For Khthon as a GEOINT organization, the Russian fingerprint on mass grave creation is recognizable and reproducible. Graves are frequently located near military and detention centers. Their proximity to roads is consistent — bodies are transported in bulk by vehicles, with sites chosen for accessibility as much as concealment. And Russian graves often bear the mark of mechanical equipment: excavators leave orthogonal trench lines, tread marks, and bucket scrape signatures visible in satellite imagery. At Manhush, outside Mariupol, Planet and Maxar imagery confirms these industrial traces.

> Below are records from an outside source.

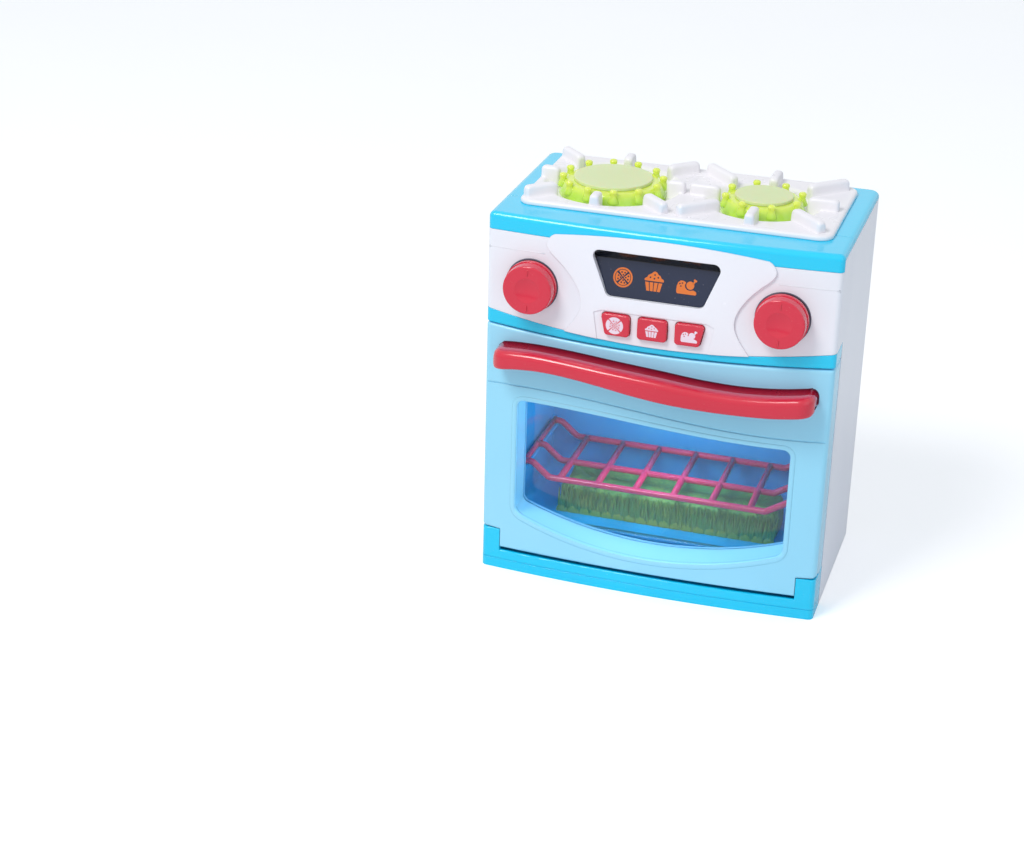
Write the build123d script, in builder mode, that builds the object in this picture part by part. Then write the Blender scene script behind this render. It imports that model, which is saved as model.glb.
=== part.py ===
from build123d import *
import os
from math import cos, pi, radians, sin

# Toy oven: a battery-lit play cooker with two burners on its hob, a control panel with three
# push keys and two knobs, and a drop-down glazed door before a blue oven with a rack in it.
# Millimetres. X runs to the right seen from the front, Y to the back and Z up. The origin is
# the middle of the base, on the table.

# ---------------------------------------------------------------- body and its front
body_width = 220.0
body_depth = 132.0
body_height = 244.4  # top of the deck
front_bow = 5.4  # how far the middle of the front stands out before its ends
corner_radius = 3.5
rear_corner_radius = 6.0
wall = 2.4
seam = 0.15  # gap between pieces that are fixed to each other
screw_fit = 0.05  # gap round a screw's thread or a pressed pin
gap = 0.35  # gap round pieces that move
face_depth = 22.0  # depth of the door, and of the strip and the plinth round it
seam_depth = 34.0  # where the front and rear housings meet

half_width = body_width / 2
front_y = -body_depth / 2
rear_y = body_depth / 2
seam_y = front_y + seam_depth
past = 1.0  # how far a cutter runs past what it cuts
front_view = Plane(origin=(0, front_y, 0), x_dir=(1, 0, 0), z_dir=(0, -1, 0))

# ---------------------------------------------------------------- deck, panel and strip
deck_thickness = 4.0
deck_edge_radius = 3.4
lip_bottom = 233.6  # lower edge of the deck's front lip
lip_thickness = 3.2
deck_underside = body_height - deck_thickness
panel_low_side = 182.0  # lower edge of the white panel at the sides
panel_low_middle = 172.0  # and in the middle
strip_low_side = 172.8
strip_low_middle = 168.1
strip_thickness = 3.0
panel_x = -1.8  # middle of the panel's knobs, keys and display
fascia_raise = 1.25  # thickness of the plate laid on the middle of the panel
fascia_top_middle = 240.6
fascia_edge = [  # the plate's right edge from its top corner down, across and up
    (66.0, 236.5), (69.5, 233.8), (71.1, 230.2), (64.7, 221.2),
    (53.5, 209.1), (47.9, 194.2), (53.7, 180.6), (60.5, 171.5),
]

# ---------------------------------------------------------------- display
display_half_top = 41.2
display_half_low = 29.8
display_low = 201.8
display_high = 230.8
display_corner = 4.0
display_break_height = 224.6  # where the sloping hood meets the face
display_break_depth = 5.2
display_foot_depth = 1.0
display_back_depth = 8.0
display_flange = 3.0
display_lamp_pitch = 19.7
display_lamp_height = 213.8
display_lamp_radius = 2.5

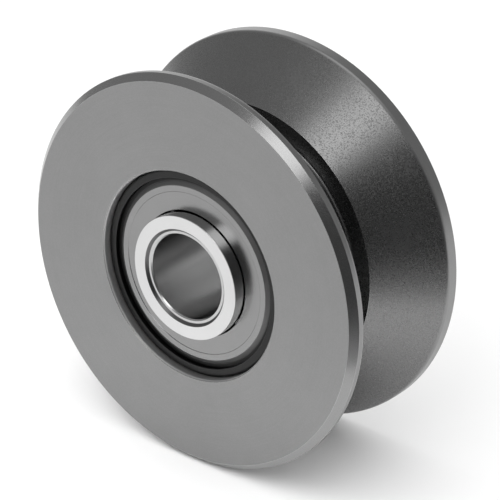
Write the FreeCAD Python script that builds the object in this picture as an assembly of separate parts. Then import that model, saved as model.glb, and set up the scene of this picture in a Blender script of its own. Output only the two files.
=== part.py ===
"""V-groove track roller, bore mounted: a grooved steel wheel on two shielded ball bearings.

The wheel turns about +Y and its centre is the origin. The front is at -Y, +Z is up, sizes are in millimetres.
Every round piece is an outline of (radius, y) points turned about the Y axis. A point may carry a third
number, the radius that rounds its corner. Pieces of a bearing are drawn for the back bearing, and the front
bearing is their mirror image.
"""
import FreeCAD
import Part
import math
import os

# --- wheel ---
wheel_diameter = 88.9
wheel_width = 36.5
rim_chamfer = 1.5
groove_angle = 90.0          # included angle of the V
groove_mouth = 29.3          # across the two sharp edges of the V, before they are rounded
groove_offset = -0.6         # the groove's middle lies this far from the wheel's, towards the front
groove_edge_round = 1.2
relief_width = 5.7           # slot at the root of the V
relief_depth = 4.1
relief_round = 0.6
bore_edge_break = 0.33

# --- bore ---
bore_diameter = 19.09
sleeve_wall = 0.885
sleeve_end_recess = 0.55     # sleeve's end below the inner ring's face
sleeve_bore_chamfer = 0.3

# --- bearings ---
inner_ring_diameter = 27.9
inner_ring_stand_out = 0.8   # inner ring's end face beyond the wheel's face
ball_diameter = 7.938
balls_per_row = 8
race_depth = 1.109           # bottom of a raceway below the land beside it
race_clearance = 0.04        # between a ball and the bottom of its raceway
groove_conformity = 0.52     # raceway radius over ball diameter
bearing_diameter = 47.0
bearing_width = 14.0         # of the outer ring
bearing_recess = 1.6         # outer ring's face below the wheel's face
ring_corner = 0.8
ring_edge_break = 0.15
ring_bore_chamfer = 0.55
shoulder_height = 2.5        # rib in the wheel's bore that the outer rings seat on
spacer_step = 0.9            # spacer's outside below the inner ring's

# --- shields ---
shield_seat_width = 1.7      # step in the outer ring that a shield is crimped on
shield_seat_depth = 1.45     # that step below the outer ring's face
shield_thickness = 0.4
shield_face_depth = 0.42     # shield's face below the outer ring's face
shield_rim_width = 0.8       # rolled rim, from the outer ring's land outwards
shield_plate_margin = 0.1    # the flat plate ends this far inside the land
shield_step_margin = 1.55    # the plate's step is this far inside the land
shield_step = 0.12
shield_gap = 0.25            # between a shield and the inner ring

# --- cage ---
cage_thickness = 0.7
cage_band = 3.0              # radial width of the cage
pocket_clearance = 0.12
rivet_share = 0.36           # shank's diameter over the flat between two pockets
rivet_head_share = 0.56      # head's diameter over the same flat
rivet_head_height = 0.45

# --- worked out from the sizes above ---
wheel_radius = wheel_diameter / 2
half_width = wheel_width / 2
half_overall = half_width + inner_ring_stand_out
sleeve_radius = bore_diameter / 2 + sleeve_wall
inner_land_radius = inner_ring_diameter / 2
outer_land_radius = inner_land_radius + ball_diameter + 2 * (race_clearance - race_depth)
pitch_radius = (inner_land_radius + outer_land_radius) / 2
ball_radius = ball_diameter / 2
race_radius = groove_conformity * ball_diameter
ball_pitch_angle = 360.0 / balls_per_row
bearing_radius = bearing_diameter / 2
bearing_outer_y = half_width - bearing_recess
bearing_inner_y = bearing_outer_y - bearing_width
bearing_middle_y = (bearing_outer_y + bearing_inner_y) / 2
shield_seat_radius = outer_land_radius + shield_seat_width
shield_seat_y = bearing_outer_y - shield_seat_depth
outer_corner = min(ring_corner, 0.6 * (bearing_radius - shield_seat_radius))
pocket_radius = ball_radius + pocket_clearance
bulge_radius = pocket_radius + cage_thickness
bulge_half_width = math.sqrt(bulge_radius ** 2 - cage_thickness ** 2)
cage_flat = 2 * (pitch_radius * math.sin(math.radians(ball_pitch_angle / 2)) - bulge_half_width)
rivet_radius = rivet_share * cage_flat / 2
rivet_head_radius = rivet_head_share * cage_flat / 2

ORIGIN = FreeCAD.Vector(0, 0, 0)
AXLE = FreeCAD.Vector(0, 1, 0)


def corner_arc(before, corner, after, radius):
    """Start, middle and end of the arc that rounds one corner of an outline."""
    towards_before = (before - corner).normalize()
    towards_after = (after - corner).normalize()
    half_corner = towards_before.getAngle(towards_after) / 2
    reach = radius / math.tan(half_corner)
    bisector = (towards_before + towards_after).normalize()
    middle = corner + bisector * (radius / math.sin(half_corner) - radius)
    return corner + towards_before * reach, middle, corner + towards_after * reach


def outline_face(points):
    """Flat face inside a closed outline of (radius, y) or (radius, y, corner radius) points."""
    corners = [FreeCAD.Vector(point[0], point[1], 0) for point in points]
    count = len(points)
    edges = []
    pen = None
    first = None
    for index in range(count + 1):
        here = index % count
        corner = corners[here]
        radius = points[here][2] if len(points[here]) > 2 else 0
        if radius:
            start, middle, end = corner_arc(corners[here - 1], corner, corners[(here + 1) % count], radius)
        else:
            start, middle, end = corner, None, corner
        if pen is not None:
            edges.append(Part.LineSegment(pen, start).toShape())
        if middle is not None and index < count:
            edges.append(Part.Arc(start, middle, end).toShape())
        if first is None:
            first = start
        pen = end
    return Part.Face(Part.Wire(edges))


def turned(points):
    """Solid made by turning an outline about the Y axis."""
    solid = outline_face(points).revolve(ORIGIN, AXLE, 360)
    if solid.Volume < 0:
        solid.reverse()
    return solid


def mirrored(shape):
    """Mirror image of a shape in the wheel's middle plane."""
    return shape.mirror(ORIGIN, AXLE)


def mirrored_in_bearing(shape):
    """Mirror image of a shape in the back bearing's own middle plane."""
    return shape.mirror(FreeCAD.Vector(0, bearing_middle_y, 0), AXLE)


def raceway(bottom_radius, towards_axle):
    """Ring-shaped cutter for a raceway whose bottom is at the given radius."""
    centre_radius = bottom_radius + race_radius if towards_axle else bottom_radius - race_radius
    return Part.makeTorus(centre_radius, race_radius, FreeCAD.Vector(0, bearing_middle_y, 0), AXLE)


def make_wheel():
    """Grooved wheel, with a seat for an outer ring at each side of a rib in its bore."""
    mouth = groove_mouth / 2
    slot = relief_width / 2
    root_radius = wheel_radius - (mouth - slot) / math.tan(math.radians(groove_angle / 2))
    slot_radius = root_radius - relief_depth
    rib_radius = bearing_radius - shoulder_height
    chamfer_radius = wheel_radius - rim_chamfer
    chamfer_y = half_width - rim_chamfer
    break_radius = bearing_radius + bore_edge_break
    break_y = half_width - bore_edge_break
    outline = [
        (chamfer_radius, -half_width),
        (wheel_radius, -chamfer_y),
        (wheel_radius, groove_offset - mouth, groove_edge_round),
        (root_radius, groove_offset - slot),
        (slot_radius, groove_offset - slot, relief_round),
        (slot_radius, groove_offset + slot, relief_round),
        (root_radius, groove_offset + slot),
        (wheel_radius, groove_offset + mouth, groove_edge_round),
        (wheel_radius, chamfer_y),
        (chamfer_radius, half_width),
        (break_radius, half_width),
        (bearing_radius, break_y),
        (bearing_radius, bearing_inner_y),
        (rib_radius, bearing_inner_y),
        (rib_radius, -bearing_inner_y),
        (bearing_radius, -bearing_inner_y),
        (bearing_radius, -break_y),
        (break_radius, -half_width),
    ]
    return turned(outline)


def make_outer_ring():
    """Outer ring of the back bearing, with a step at each end that a shield is crimped on."""
    far_seat_y = bearing_inner_y + shield_seat_depth
    outline = [
        (shield_seat_radius, bearing_outer_y, ring_edge_break),
        (bearing_radius, bearing_outer_y, outer_corner),
        (bearing_radius, bearing_inner_y, outer_corner),
        (shield_seat_radius, bearing_inner_y, ring_edge_break),
        (shield_seat_radius, far_seat_y),
        (outer_land_radius, far_seat_y),
        (outer_land_radius, shield_seat_y),
        (shield_seat_radius, shield_seat_y),
    ]
    return turned(outline).cut(raceway(outer_land_radius + race_depth, False))


def make_inner_ring():
    """Inner ring of the back bearing, longer than the outer ring towards the outside."""
    outline = [
        (sleeve_radius + ring_bore_chamfer, half_overall),
        (inner_land_radius, half_overall, ring_edge_break),
        (inner_land_radius, bearing_inner_y, ring_edge_break),
        (sleeve_radius + ring_bore_chamfer, bearing_inner_y),
        (sleeve_radius, bearing_inner_y + ring_bore_chamfer),
        (sleeve_radius, half_overall - ring_bore_chamfer),
    ]
    return turned(outline).cut(raceway(inner_land_radius - race_depth, True))


def make_outer_shield():
    """Pressed plate that closes the outer end of the back bearing, crimped into the outer ring."""
    face_y = bearing_outer_y - shield_face_depth
    bottom_y = face_y - shield_thickness
    foot_y = shield_seat_y + shield_thickness
    inner_radius = inner_land_radius + shield_gap
    step_radius = outer_land_radius - shield_step_margin
    plate_radius = outer_land_radius - shield_plate_margin
    rim_radius = outer_land_radius + shield_rim_width
    outline = [
        (inner_radius, face_y - shield_step),
        (step_radius, face_y - shield_step),
        (step_radius + shield_step, face_y),
        (plate_radius, face_y, shield_thickness),
        (rim_radius, foot_y),
        (shield_seat_radius, foot_y),
        (shield_seat_radius, shield_seat_y),
        (rim_radius - shield_thickness, shield_seat_y),
        (plate_radius - shield_thickness / 2, bottom_y),
        (step_radius + shield_step, bottom_y),
        (step_radius, bottom_y - shield_step),
        (inner_radius, bottom_y - shield_step),
    ]
    return turned(outline)


def pitch_point(turns):
    """Point on the back bearing's pitch circle, a number of ball spacings round from the top about +Y."""
    angle = math.radians(ball_pitch_angle * turns)
    return FreeCAD.Vector(pitch_radius * math.sin(angle), bearing_middle_y, pitch_radius * math.cos(angle))


def ball_centre(number):
    """Middle of a ball of the back bearing; ball 1 is at the top."""
    return pitch_point(number - 1)


def make_ball(number):
    """One ball of the back bearing."""
    return Part.makeSphere(ball_radius, ball_centre(number))


def make_cage_half():
    """Half of the pressed cage of the back bearing: a flat band that bulges round each ball."""
    inner_radius = pitch_radius - cage_band / 2
    outer_radius = pitch_radius + cage_band / 2
    half = turned([
        (inner_radius, bearing_middle_y),
        (outer_radius, bearing_middle_y),
        (outer_radius, bearing_middle_y + cage_thickness),
        (inner_radius, bearing_middle_y + cage_thickness),
    ])
    band = turned([
        (inner_radius, bearing_middle_y),
        (outer_radius, bearing_middle_y),
        (outer_radius, bearing_middle_y + 2 * bulge_radius),
        (inner_radius, bearing_middle_y + 2 * bulge_radius),
    ])
    for number in range(1, balls_per_row + 1):
        bulge = Part.makeSphere(bulge_radius, ball_centre(number))
        half = half.fuse(bulge.common(band))
    for number in range(1, balls_per_row + 1):
        half = half.cut(Part.makeSphere(pocket_radius, ball_centre(number)))
        half = half.cut(rivet_shank(number))
    return half.removeSplitter()


def rivet_place(number):
    """Middle of the rivet that follows a ball, half a spacing further on."""
    return pitch_point(number - 0.5)


def rivet_shank(number):
    """Shank of one cage rivet, through both halves."""
    start = rivet_place(number) - AXLE * cage_thickness
    return Part.makeCylinder(rivet_radius, 2 * cage_thickness, start, AXLE)


def make_rivets():
    """All rivets of the back bearing's cage, each a shank with a flat head at both ends."""
    rivets = []
    for number in range(1, balls_per_row + 1):
        middle = rivet_place(number)
        low_face = middle - AXLE * (cage_thickness + rivet_head_height)
        low_head = Part.makeCylinder(rivet_head_radius, rivet_head_height, low_face, AXLE)
        high_face = middle + AXLE * cage_thickness
        high_head = Part.makeCylinder(rivet_head_radius, rivet_head_height, high_face, AXLE)
        rivets.append(rivet_shank(number).fuse([low_head, high_head]).removeSplitter())
    return Part.makeCompound(rivets)


def make_sleeve():
    """Thin sleeve that sizes the bore for the pin and carries both inner rings."""
    inner_radius = bore_diameter / 2
    end = half_overall - sleeve_end_recess
    return turned([
        (inner_radius + sleeve_bore_chamfer, end),
        (sleeve_radius, end),
        (sleeve_radius, -end),
        (inner_radius + sleeve_bore_chamfer, -end),
        (inner_radius, -end + sleeve_bore_chamfer),
        (inner_radius, end - sleeve_bore_chamfer),
    ])


def make_spacer():
    """Plain ring on the sleeve that holds the two inner rings apart."""
    outer_radius = inner_land_radius - spacer_step
    return turned([
        (sleeve_radius, bearing_inner_y),
        (outer_radius, bearing_inner_y),
        (outer_radius, -bearing_inner_y),
        (sleeve_radius, -bearing_inner_y),
    ])


def bearing_pieces():
    """Every piece of the back bearing, by the name it has without front_ or back_."""
    cage_outer_half = make_cage_half()
    outer_shield = make_outer_shield()
    pieces = {
        "outer_ring": make_outer_ring(),
        "inner_ring": make_inner_ring(),
        "outer_shield": outer_shield,
        "inner_shield": mirrored_in_bearing(outer_shield),
        "cage_outer_half": cage_outer_half,
        "cage_inner_half": mirrored_in_bearing(cage_outer_half),
        "cage_rivets": make_rivets(),
    }
    for number in range(1, balls_per_row + 1):
        pieces["ball_%d" % number] = make_ball(number)
    return pieces


def all_pieces():
    """Every piece of the roller by its node name."""
    pieces = {
        "wheel": make_wheel(),
        "sleeve": make_sleeve(),
        "ring_spacer": make_spacer(),
    }
    for name, shape in bearing_pieces().items():
        pieces["back_" + name] = shape
        pieces["front_" + name] = mirrored(shape)
    return pieces


os.makedirs("parts", exist_ok=True)
for node_name, node_shape in all_pieces().items():
    node_shape.exportStep("parts/%s.step" % node_name)
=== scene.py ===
"""V-groove track roller: finished surfaces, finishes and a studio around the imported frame.

All lengths are in metres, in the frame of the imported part: the wheel's middle is the origin, the wheel
turns about +Y, its front is at -Y and +Z is up. A point (radius, y) of an outline and a turn from +Z
towards +X give a point of a turned piece.
"""
import math

import bpy
import numpy as np
from bpy.props import FloatProperty, FloatVectorProperty, IntProperty, PointerProperty
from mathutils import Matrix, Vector


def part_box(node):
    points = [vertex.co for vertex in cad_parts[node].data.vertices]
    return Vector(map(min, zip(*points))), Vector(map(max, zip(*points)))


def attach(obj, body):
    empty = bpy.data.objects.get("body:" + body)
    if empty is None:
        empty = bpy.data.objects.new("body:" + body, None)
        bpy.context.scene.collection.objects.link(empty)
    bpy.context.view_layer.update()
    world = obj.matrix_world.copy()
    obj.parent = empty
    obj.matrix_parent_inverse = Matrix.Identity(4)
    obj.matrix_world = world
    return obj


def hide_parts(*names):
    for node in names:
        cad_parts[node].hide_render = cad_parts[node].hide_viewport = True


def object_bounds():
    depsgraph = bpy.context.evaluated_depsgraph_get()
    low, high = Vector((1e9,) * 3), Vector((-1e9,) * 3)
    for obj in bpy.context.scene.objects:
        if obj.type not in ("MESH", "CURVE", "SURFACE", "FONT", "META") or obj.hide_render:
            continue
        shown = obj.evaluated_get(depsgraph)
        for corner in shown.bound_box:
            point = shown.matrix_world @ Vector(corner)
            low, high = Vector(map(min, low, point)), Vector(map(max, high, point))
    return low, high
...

80+ Documented mass grave sites in Chechnya alone, according to NGO investigations in the early 2000s
1,000+ Individuals exhumed by Victims of War NGO in Chechnya within two years of the second conflict
447 Civilian bodies recovered from Bucha following Russian withdrawal in March 2022
ICC International Criminal Court issued arrest warrants for Vladimir Putin and Maria Lvova-Belova in March 2023
02 · Timeline

Key Events

1937–1938

Stalin's Great Terror — mass graves across the USSR

At the height of the Stalinist purges, an estimated 750,000 people are executed and buried in mass graves across the Soviet Union. Sites like Sandarmokh in Karelia and Butovo outside Moscow contain thousands of victims. Many sites remain only partially excavated. Memorial, the Russian human rights organisation, documented hundreds of such locations before being forcibly dissolved by the Russian state in 2021.

1979–1989

Soviet-Afghan War — graves and forensic loss

Soviet forces conduct a decade-long occupation of Afghanistan involving mass killings of civilians in villages across the country. Following Soviet withdrawal, the Taliban and subsequent governments have uncovered multiple grave sites containing hundreds of remains. Many have been excavated without archaeological care, destroying forensic evidence. Cross-referencing with Soviet-era military records and satellite imagery has been the primary methodology for site identification.

1994–2009

Chechnya — Dachny, Goragorskii, and the filtration system

Two Chechen wars produce documented mass grave landscapes. Russian forces operate filtration camps where suspected fighters and civilians are tortured and killed. Bodies are transported to disposal sites such as Dachny — a site near Khalkala airfield south of Grozny — where close to 50 individuals are confirmed in a single mass grave. The Goragorskii site follows the same pattern: detention-adjacent, road-accessible, mechanized. NGO investigators document over 80 sites containing approximately 1,000 individuals in just two years.

2013–Present

Syria — Wagner Group and Russian air campaign

Russian military advisers and Wagner Group forces operate in Syria alongside Assad regime troops. Documented executions, mass detention, and forced disappearances are accompanied by burial at sites including Tadamon and al-Qutayfah. Wagner personnel are identified in photographs and videos at execution scenes. The group's practices — summary execution, vehicle transport, rapid burial near operational sites — establish patterns later reproduced in Ukraine.

February 2022

Full-scale invasion of Ukraine

Russia launches a full-scale invasion of Ukraine on February 24, 2022. Within weeks, Russian forces occupy territories including Kyiv Oblast, Kharkiv, Kherson, and the Donbas. Wherever Russian troops operate, patterns of killing, filtration, and disappearance — established in Chechnya and Syria — are reproduced. Satellite imagery immediately begins showing soil disturbance and vehicle activity consistent with mass burial near Russian military positions.

March–April 2022

Bucha — extrajudicial killings documented

Following Russian withdrawal from Kyiv Oblast in late March 2022, Ukrainian forces and journalists enter Bucha and document 447 civilian bodies — many with signs of torture, bound hands, and execution-style wounds. Bodies are found in streets, yards, and improvised graves. Satellite imagery from Maxar confirms bodies were present during Russian occupation. Ukraine and international investigators begin war crimes documentation. The ICC opens a formal investigation.

September 2022

Izium exhumations — 447 graves, evidence of torture

Following Ukrainian recapture of Izium in Kharkiv Oblast, a forest burial site is discovered containing at least 447 graves. Many show evidence of torture, execution-style killing, and prolonged captivity. The site follows the established Russian pattern: adjacent to former detention facilities, accessible by road, partially mechanized. Ukrainian and international forensic teams begin systematic exhumation.

Ongoing

Khthon monitoring — GEOINT cartographic fingerprinting

Khthon applies the Russian grave fingerprint methodology — detention adjacency, road access, mechanical excavation signatures — across active monitoring of occupied Ukrainian territory. Manhush, Mariupol, Kherson Oblast, and Luhansk remain active analysis zones. Planet and Maxar time-series imagery is cross-referenced with ground truth from Ukrainian investigators and survivor testimony. Wagner Group activities in the Sahel are tracked as part of the same analytical framework.